En los sótanos de la plaza mayor de Arroyo, en la del consistorio, en una esquina, estaba la Bodeguita. No era como la cubana que estaba en el medio de la calle, la Bodeguita del Medio; pero era la de Arroyo.
El lugar de manchados tempranos, de chupitos de aguardiente, de cafés solos para trasnochadores, de hamburguesas convertidas en tapas, de diversión mientras se empina el codo, de esa conversación de monólogo que encierra el alma con el dueño. Se hablaba de fútbol, toros, de antenas colocadas, de los suministros que había que dejar para la bodega: coca colas, licores y otros bebestibles mientras se entregaban las consumiciones a los clientes por el ventanillo del principio de la barra.
Vi una película americana que trataba de cómo los días en que permanecía abierto un local de carreteras con una dueña que comprometía sexualmente a los caballeros chóferes, no había accidentes en la carretera, un camino de tránsito negro, una autopista recta sin fin que provocaba sueño irremediable. Aquella mujer mantenía despierta la atención de los usuarios de aquella ruta evitando accidentes.

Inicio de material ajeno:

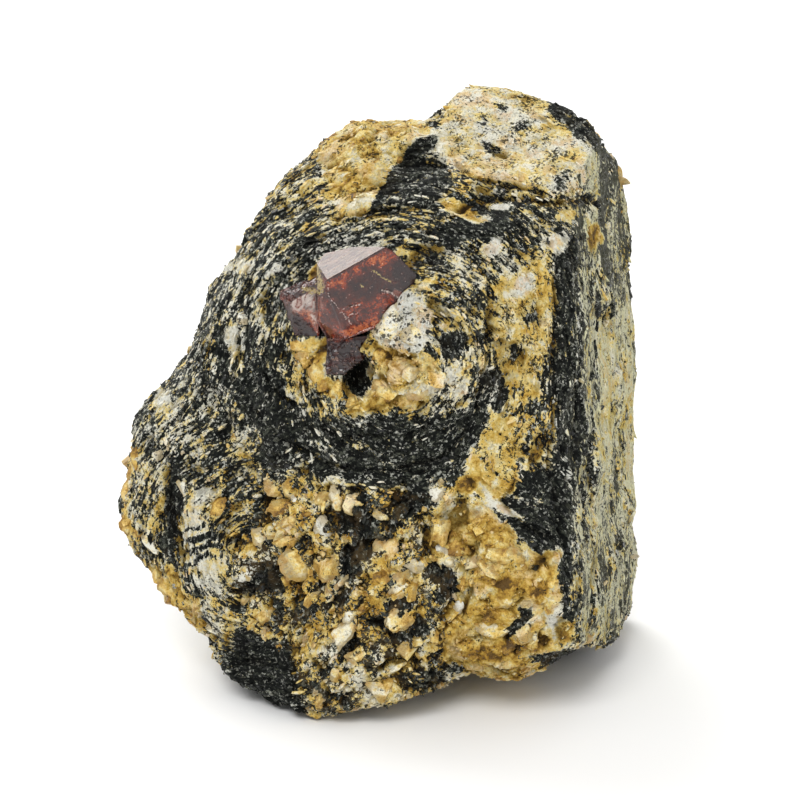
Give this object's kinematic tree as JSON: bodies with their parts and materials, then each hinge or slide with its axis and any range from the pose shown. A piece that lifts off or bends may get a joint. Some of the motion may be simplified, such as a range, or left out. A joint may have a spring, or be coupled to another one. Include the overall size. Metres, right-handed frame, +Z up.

Henry David Thoreau, el politólogo americano que recomendaba la desobediencia civil con causa, el que inició el deseo de la comuna del Walden, el que ideó el lápiz compuesto Conté, pieza grasa de dibujo para acabados de carbón, decía que en su casa tenía tres sillas una para la amistad, otra para el compromiso social y otra para la soledad, porque la soledad era la compañera más sociable.
La soledad compartida de los bares es como la de los cuadros de Edward Hopper, una soledad mística que ahora en época madura de la vida pesa en nuestras maletas. La bodeguita de Arroyo la evitaba.